I was born on a cold day in 1944 on a lovely hill in Corydon, the tenth of 11 children.  My mother had come to Corydon to teach in the Colored School in 1923.  After only one year, my parents began a family and she became a "stay at home" mom.  I was the last child born at home.  I built a house and now live on that lovely hill.
I remember . . . Our home was intellectually stimulating.  Mother was known as the best dressed woman in Corydon with bobbed hair and flapper fashions.  She cooked from our garden and loved fresh vegetables.  Mother enouraged us to cook, male and female.

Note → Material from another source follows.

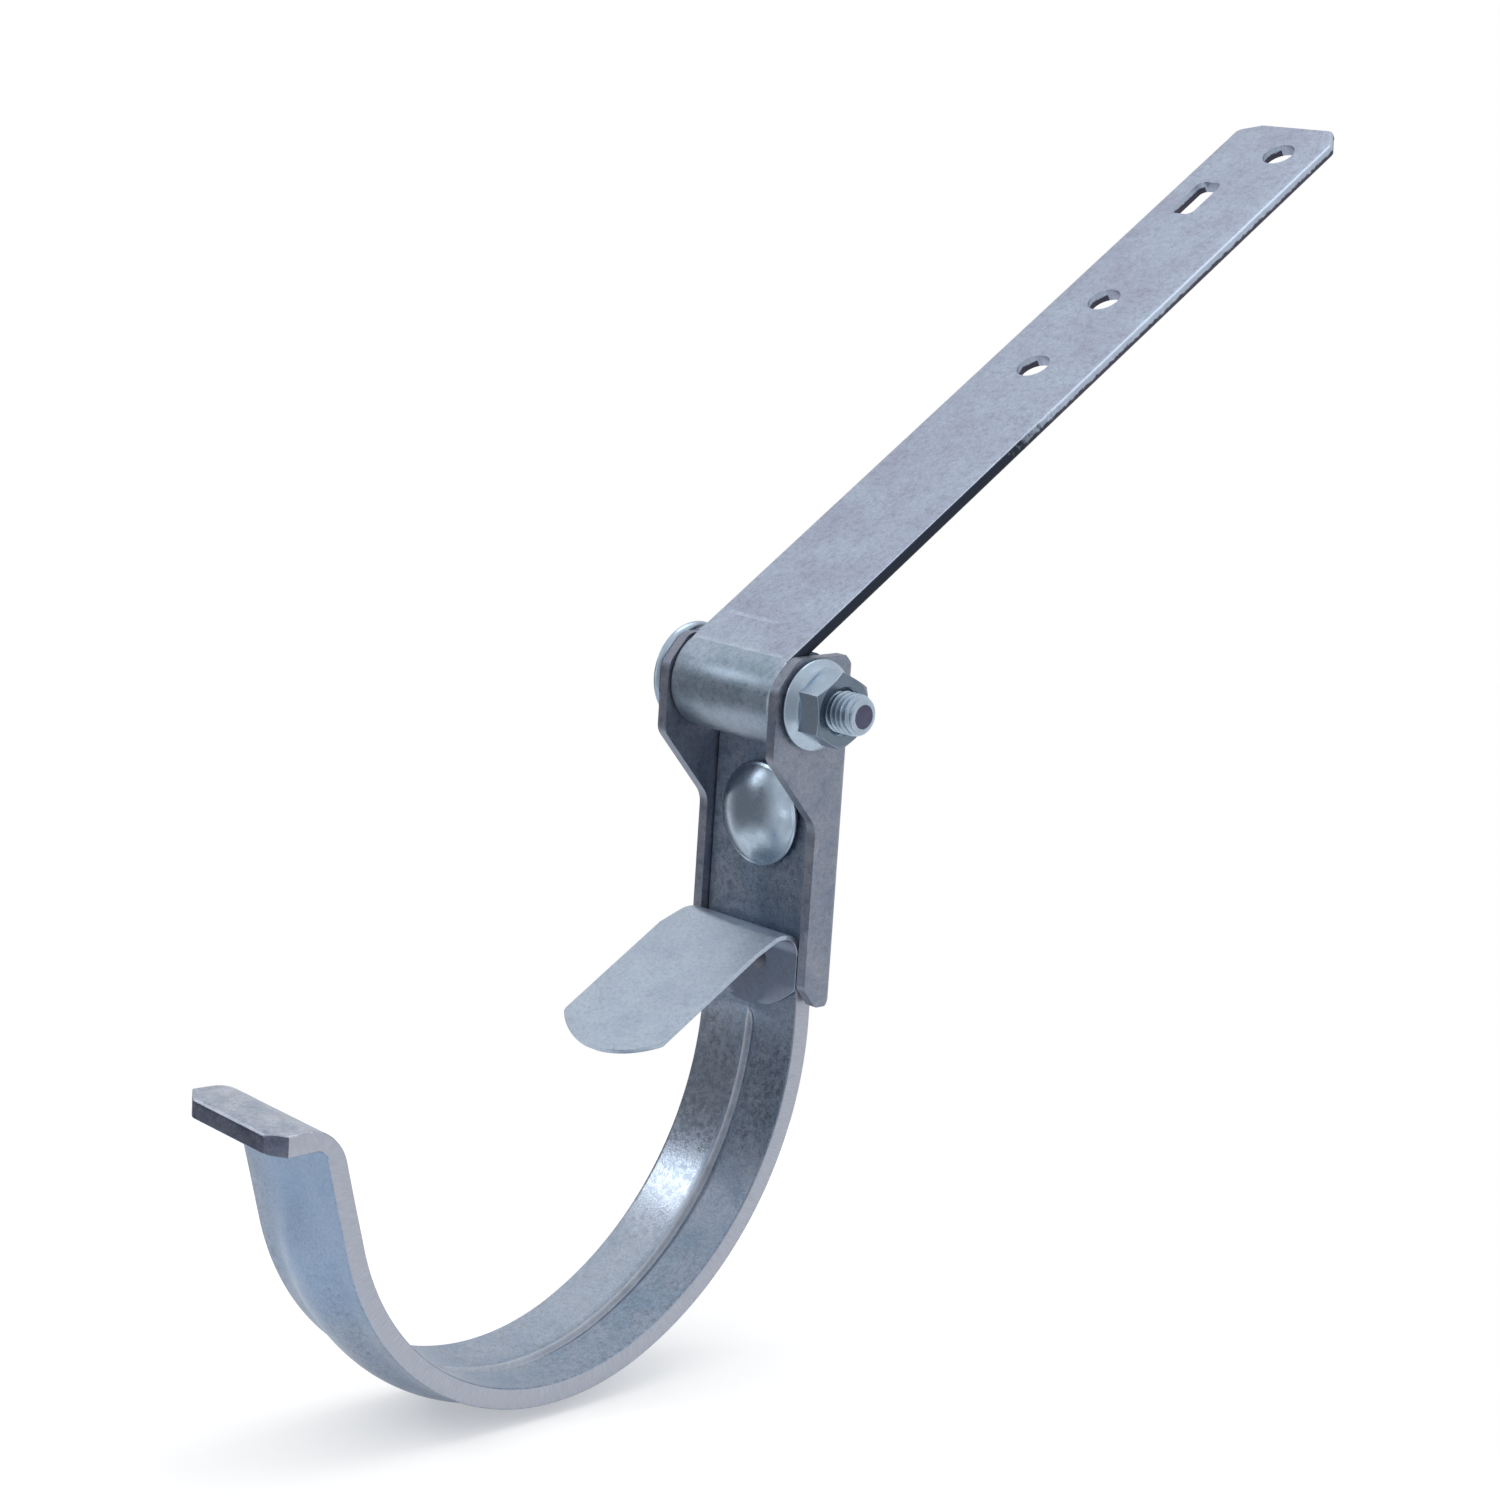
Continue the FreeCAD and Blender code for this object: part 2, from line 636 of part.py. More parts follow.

I remember . . . When I started to school in 1951, I didn't attend the Corydon Colored School because it had closed.  I didn't think about being the only Black student in my class, but my mother warned us that some of the students might use racial slurs.  This proved to be true.  I ignored them as instructed.  At first, my classmates didn't ask me to join them during recess, but after observing that I excelled academically, they began to ask me.
I remember . . .Growing up in Corydon was a bit like a "fairy tale."  It was ideal for our family.  I graduated from high school in 1963 and left Corydon.  I returned in 1979 to take care of my aging mother.  Ironically , I built a house and now live on the land that my parents first purchased when they married and where I was born . . . on that lovely hill.